I love when I find simple activities I can do with my class that kill two birds with one stone...or in this case three birds with one stone.

We just started learning about patterns this week in math, so I've been trying to think of some fun patterning activities to do with my kids.  I was straightening up my classroom this afternoon when it occurred to me that since we're also learning about the letter O this week, we could use pipe cleaners twisted into the shape of an octopus and put beads on them to practice making patterns.  The O shape in the octopuses head is a good visual reminder that octopus begins with O.  The patterns on the tentacles can easily be differentiated to allow students who have mastered A-B patterns to move on to more challenging patterns.  I asked the students to make their patterns 10 beads long so they could practice counting with one to one correspondence.  On top of that, putting the beads on the pipe cleaners is great fine motor skills practice, which is ALWAYS needed in pre-k.  Viola! Math, Literacy, and fine motor skills practice all in one.

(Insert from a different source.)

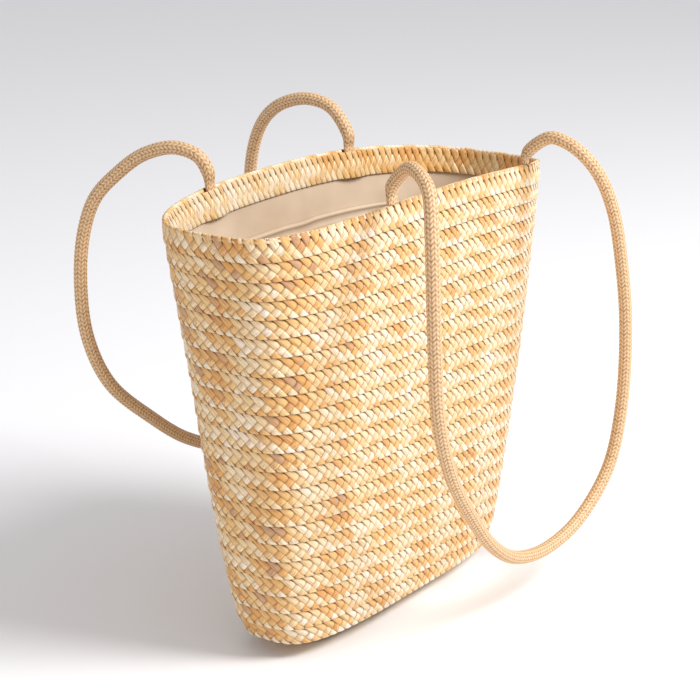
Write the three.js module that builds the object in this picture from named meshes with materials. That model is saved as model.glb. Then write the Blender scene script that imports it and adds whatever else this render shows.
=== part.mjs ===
import * as THREE from 'three';

// Straw basket bag: lapped rows of sewn straw plait round an oval base, a plait facing inside
// the mouth, a cotton lining with a slip pocket, and two braided cord handles.
// Millimetres. X runs along the long side, the front face looks along -Y and Z is up.

// Body outline: half sizes are taken from the middle of the mouth.
const bagHeight = 325;
const mouthLength = 370;
const mouthFrontDepth = 71.2;
const mouthBackDepth = 74;
const baseLength = 266;
const baseDepth = 70;
const baseShift = 15;
const baseForward = 4;
const flareShape = 0.7;
const frontSquareness = 4;
const backSquareness = 2.75;
const baseSquareness = 3.5;
const squareShare = 0.62;
const endCorner = 27;
const faceCorner = 10;

// The soft rim dips towards its two ends.
const rimSagLeft = 5;
const rimSagRight = 12.5;
const rimSagReach = 60;

// Straw plait: each row's lower edge laps over the row below it.
const rimRowHeight = 16.5;
const rowPitch = 14.1;
const plaitThickness = 1.4;
const lapStep = 1.3;
const baseThickness = 3;

// Facing, lining and pocket.
const layerGap = 0.5;
const facingHeight = 20;
const facingDrop = 1;
const facingThickness = 1.4;
const liningThickness = 1;
const liningTuck = 5.5;
const foldDepth = 3;
const foldStart = 0.15;
const foldFull = 0.5;
const pocketLength = 200;
const pocketShift = 35;
const pocketDrop = 46;
const pocketHeight = 130;
const pocketThickness = 1.2;
const pocketGap = 0.7;
const pocketColumns = 12;

// Handles: the sewn-in end of each cord stands in a small bulge between wall and facing.
const cordDiameter = 10;
const cordSides = 8;
const cordSteps = 38;
const wallBulge = 4.4;
const facingBulge = 5.4;
const bulgeFlat = 9;
const bulgeReach = 22;
const bulgeFadeStart = 17;
const bulgeFadeEnd = 46;
const footTop = 10.5;
const lowFootTop = 6.5;
const footEndGap = 1.6;
const footPoints = 4;
const handleFeet = {
  frontLeft: { side: 'front', along: -0.31, top: footTop },
  frontRight: { side: 'front', along: 0.7, top: lowFootTop },
  backLeft: { side: 'back', along: -0.46, top: footTop },
  backRight: { side: 'back', along: 0.465, top: footTop },
};

// The free run of each handle between its feet, from the left foot to the right one: how far
// along as a share of half the mouth's length, how far out from the mouth's side in
// millimetres, and how high as a share of the bag's height.
const frontHandleRun = [
  [-0.319, 2.0, 1.055], [-0.373, 19.0, 1.086], [-0.449, 41.0, 1.058], [-0.514, 52.0, 0.972],
  [-0.535, 56.0, 0.858], [-0.519, 56.0, 0.726], [-0.476, 54.0, 0.591], [-0.362, 51.0, 0.446],
  [-0.178, 48.0, 0.314], [0.011, 45.0, 0.209], [0.205, 43.0, 0.145], [0.454, 43.0, 0.120],
  [0.714, 45.0, 0.151], [0.908, 49.0, 0.246], [0.962, 53.0, 0.382], [0.935, 57.0, 0.594],
  [0.876, 57.0, 0.757], [0.811, 55.0, 0.883], [0.754, 49.0, 0.964], [0.709, 39.0, 1.016],
  [0.698, 25.0, 1.042], [0.697, 11.0, 1.047],
];
const backHandleRun = [
  [-0.476, 0.0, 1.062], [-0.497, 18.0, 1.077], [-0.519, 43.0, 1.055], [-0.546, 63.0, 1.009],
  [-0.573, 80.0, 0.951], [-0.578, 91.0, 0.871], [-0.578, 96.0, 0.760], [-0.551, 96.0, 0.625],
  [-0.454, 92.0, 0.502], [-0.238, 86.0, 0.388], [-0.032, 81.0, 0.305], [0.162, 78.0, 0.265],
  [0.357, 79.0, 0.292], [0.497, 84.0, 0.394], [0.557, 91.0, 0.554], [0.557, 96.0, 0.738],
  [0.524, 95.0, 0.898], [0.492, 80.0, 1.015], [0.465, 58.0, 1.074], [0.465, 31.0, 1.098],
  [0.470, 10.0, 1.083],
];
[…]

To make it just take four pipe cleaners bend them in half and create a small circle at the top by looping the pipe cleaners around your thumb and twisting the pipe cleaners around.  Spread out the tentacles, glue on googly eyes and then put beads onto the tentacles.


Sunday, October 27, 2013

Synonyms with Fancy Nancy

I have been getting a lot of re-pins from this picture I put up on Pinterest a couple of years ago:

When I taught first grade we did a lot work with synonyms and antonyms.  I wanted to encourage the students to use more interesting vocabulary in their writing.  We read a few Fancy Nancy books and discussed how Nancy was able to use fancier versions of ordinary, over-used words.  I made this poster and as students discovered words that were synonyms for these words, they could write the synonym on a popsicle stick and put it in the pocket.  I hung the poster low enough that students could reach it.  I was pleasantly surprised how much they used the popsicle sticks during writer's workshop, going through the pockets until they found a word that would make their writing sound more interesting.